Thanks for the comments - I do intend to expand. Looking at some more Franks, then Arabs!

The seal on top is in the Dumbarton Oaks collection. They have attributed it to Mounsour (lord?) of Great Loulon. However, as Werner Seibt already mentioned in his review of DO Seals V in 2003, it probably has nothing to do with the Loulon fortress. He attributed the seal to Abu Nasr al-Mansur ibn Lu'lu, the Emir of Aleppo (

Seibt was pretty sure about this attribution on the basis of the DO specimen alone, but the seal below from my personal collection proves him correct. It is not the article 'to' on the second line of the reverse (Mansur of Great Loulon) nor an abbreviation for "K(uri)o" (Mansur, Lord of Great Loulon). My seal shows a clear V, reading "(h)u(i)o" (Son of Lu'lu the Great).

This seal belongs to the period of Byzantine reconquest of a good part of its eastern territories, beginning with Nikephoros Phokas in the latter part of the 10th century. The reconquest of Antioch was a major one, but another important effort was the reduction of the emirate of Aleppo to vassal status after the sack of the city in 962 by Nikephoros Phokas. It remained so for several decades until it fell to the Fatimids in 1017. Its ruler, who was the owner of this seal, went into exile to Antioch after a palace coup. He was granted asylum by Basil II and became a military commander in Byzantine service. Mansur was present in the entourage of Romanos III during the battle of Azaz.

Mounsour, son of Lu'lu the Great. Byzantine seal 1017-c. 1030
Obv. +KE ROH/ΘEI TW CW/ΔOVΛW in four lines (Lord, help your servant)
Rev. +MUNCUP / VW TU ME/Γ’ ΛUΛU (Mounsour, son of Lu'lu the Great)

(seal above photo courtesy of DO)

The seal below is tied to the same period of Byzantine reconquest in Syria as the example above. It names one of the few (only?) Arab women on Byzantine seals. She is named Anna Mousaraphene, which means she was a daughter of a Mousaraph, an undoubtedly Arabic name.

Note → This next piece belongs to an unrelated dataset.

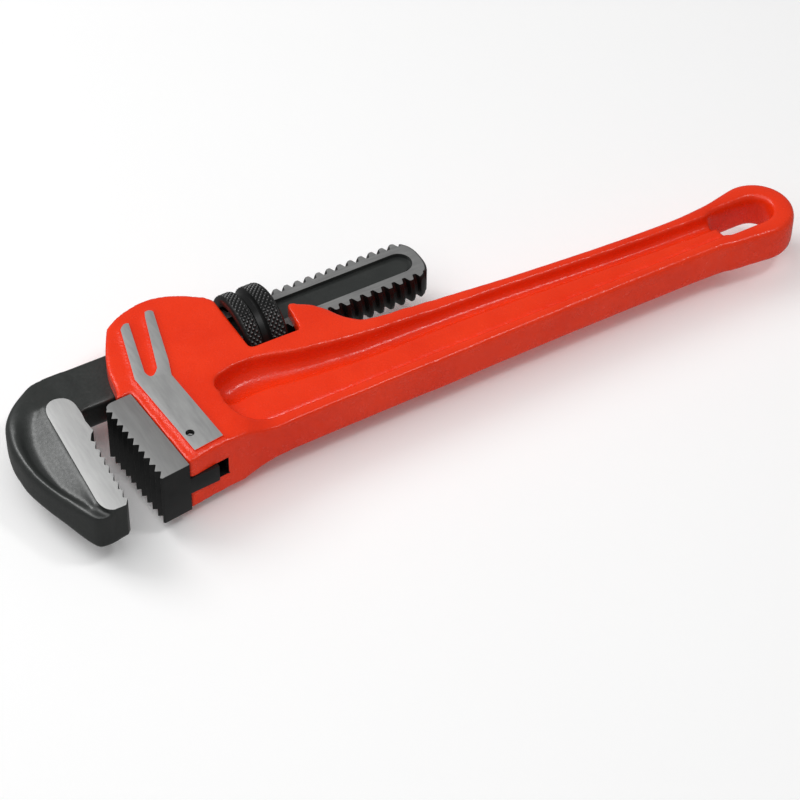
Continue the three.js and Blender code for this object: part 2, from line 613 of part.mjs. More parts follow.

Several persons bearing the family name Mousaraphas are known from the middle to the end of the 11th century. The family traced their descent to Nasr ibn Musharraf, an Arab emir who initially allied himself with the Byzantines in their campaigns into Syria. His seal is known from the Seyrig collection (no. 395). It shows Saint George on the obverse while the Arabic legend on the reverse calls him patrikios. Musharraf constructed the Menikon fortress with the aid of Michael Spondyles, doux of Antioch. It was intended as a defence of the newly captured Byzantine territories against the emir of Tripoli. However, Musharraf turned against the Byzantines and through a ruse he captured the fortress in 1027, planning to establish an independent principality for himself. Four years later, the katepano of Antioch Niketas recaptured the fortress, after several failed attempts. He took over 800 prisoners, including the family of Musharraf. After this, as the seal record shows, the family entered into Byzantine service (they have mainly military commands). This seal type of an Anna Mousaraphene shows they also married into Byzantine military aristocracy – as her title of katepanissa shows, Anna was married to a katepano, a major military command.

Anna Mousaraphene, katepanissa. Byzantine lead seal (15 mm, 4.02 gram) 2nd half 11th century
Nimbate facing bust of Saint George, holding a spear over his right shoulder, and resting a shield on his left arm
BBÖ 270 (citing a single example in Vienna).